To me, the greatest struggle that Peter must have faced was loneliness. Not knowing the language meant that for quite a while he literally couldn’t talk to anyone. That feeling of being isolated was probably compounded by a lack of success in his mission and the fact that he had stepped into an entirely new place as a complete stranger.

His loneliness, as difficult as it may have been, was one of the necessary steps in his ultimate success. To me, that’s a real encouragement as I continue to confront the difficulty — I might even say fear — that I have of being alone.

Being alone is like entering into the sanctuary of a deathly quiet church in the evening, the night sky filtering through the stained glass windows, an ancient presence lingering just past the threshold of the altar rail. It’s just you and God. It’s a profound moment, but not necessarily a comfortable one.

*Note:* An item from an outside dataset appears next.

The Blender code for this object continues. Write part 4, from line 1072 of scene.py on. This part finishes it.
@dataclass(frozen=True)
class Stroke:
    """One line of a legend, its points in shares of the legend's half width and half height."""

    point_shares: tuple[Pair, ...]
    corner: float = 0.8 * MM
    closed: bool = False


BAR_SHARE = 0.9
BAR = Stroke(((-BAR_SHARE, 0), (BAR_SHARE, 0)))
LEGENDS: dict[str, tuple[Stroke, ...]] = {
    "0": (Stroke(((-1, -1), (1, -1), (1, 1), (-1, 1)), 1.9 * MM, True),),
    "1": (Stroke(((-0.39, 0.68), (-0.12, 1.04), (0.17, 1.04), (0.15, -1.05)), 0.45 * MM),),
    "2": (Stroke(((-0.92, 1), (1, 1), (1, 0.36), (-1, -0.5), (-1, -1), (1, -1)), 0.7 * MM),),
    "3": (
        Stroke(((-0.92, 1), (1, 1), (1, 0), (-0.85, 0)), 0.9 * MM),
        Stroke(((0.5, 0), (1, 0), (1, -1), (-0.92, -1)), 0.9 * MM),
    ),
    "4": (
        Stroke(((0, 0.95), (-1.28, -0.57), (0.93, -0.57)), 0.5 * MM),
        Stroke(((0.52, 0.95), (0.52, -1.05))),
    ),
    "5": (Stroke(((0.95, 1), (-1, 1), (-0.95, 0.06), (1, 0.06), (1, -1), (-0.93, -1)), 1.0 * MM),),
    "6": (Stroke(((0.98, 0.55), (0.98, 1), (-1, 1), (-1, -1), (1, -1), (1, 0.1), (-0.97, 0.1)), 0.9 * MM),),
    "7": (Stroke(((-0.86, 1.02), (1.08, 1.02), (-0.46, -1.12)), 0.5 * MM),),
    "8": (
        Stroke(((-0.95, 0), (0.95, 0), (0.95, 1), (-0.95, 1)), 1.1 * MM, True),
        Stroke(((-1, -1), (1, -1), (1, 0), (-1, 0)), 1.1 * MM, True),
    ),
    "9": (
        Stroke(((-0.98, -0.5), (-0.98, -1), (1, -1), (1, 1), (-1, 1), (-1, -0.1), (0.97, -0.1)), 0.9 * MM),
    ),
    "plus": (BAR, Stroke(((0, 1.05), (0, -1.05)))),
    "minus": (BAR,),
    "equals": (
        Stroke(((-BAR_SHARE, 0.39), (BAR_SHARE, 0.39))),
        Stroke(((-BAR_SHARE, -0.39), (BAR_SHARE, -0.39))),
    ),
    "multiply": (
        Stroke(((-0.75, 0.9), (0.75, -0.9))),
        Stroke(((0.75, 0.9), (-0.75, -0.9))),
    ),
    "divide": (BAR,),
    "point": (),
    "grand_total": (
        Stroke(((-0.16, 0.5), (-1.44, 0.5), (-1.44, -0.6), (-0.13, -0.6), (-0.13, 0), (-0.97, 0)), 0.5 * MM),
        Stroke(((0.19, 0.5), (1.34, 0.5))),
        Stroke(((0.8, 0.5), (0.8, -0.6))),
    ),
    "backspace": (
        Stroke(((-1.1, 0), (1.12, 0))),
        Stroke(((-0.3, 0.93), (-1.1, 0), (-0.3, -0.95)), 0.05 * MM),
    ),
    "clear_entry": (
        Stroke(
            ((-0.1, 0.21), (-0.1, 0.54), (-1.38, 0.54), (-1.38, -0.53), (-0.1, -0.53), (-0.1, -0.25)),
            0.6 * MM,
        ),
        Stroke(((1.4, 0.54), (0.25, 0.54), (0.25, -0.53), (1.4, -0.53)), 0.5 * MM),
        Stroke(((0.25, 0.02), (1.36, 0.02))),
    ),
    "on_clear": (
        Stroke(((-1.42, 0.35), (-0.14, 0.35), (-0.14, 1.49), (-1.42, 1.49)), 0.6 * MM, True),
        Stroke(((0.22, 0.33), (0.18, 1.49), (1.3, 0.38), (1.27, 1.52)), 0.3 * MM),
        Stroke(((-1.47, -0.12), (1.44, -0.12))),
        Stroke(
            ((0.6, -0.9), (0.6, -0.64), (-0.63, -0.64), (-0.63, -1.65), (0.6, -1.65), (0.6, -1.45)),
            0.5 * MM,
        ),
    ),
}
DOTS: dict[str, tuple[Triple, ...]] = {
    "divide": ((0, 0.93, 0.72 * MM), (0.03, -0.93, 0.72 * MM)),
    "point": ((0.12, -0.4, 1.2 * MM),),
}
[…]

That’s how I feel when I sit alone by that lake each year on retreat. It’s the kind of feeling that makes you take your shoes off because the moment is holy and you don’t quite know how to react. I’m happy to sit and feel that presence, feel my humanity, yes even feel a little bit sad and nostalgic, but, ultimately, to feel as though I — the real me for better or worse — am wrapped in the arms of a loving mother.

Perhaps anytime you and I feel lonely, we can bring to mind St. Peter Chanel and the gift that loneliness can be if we allow God to work in it.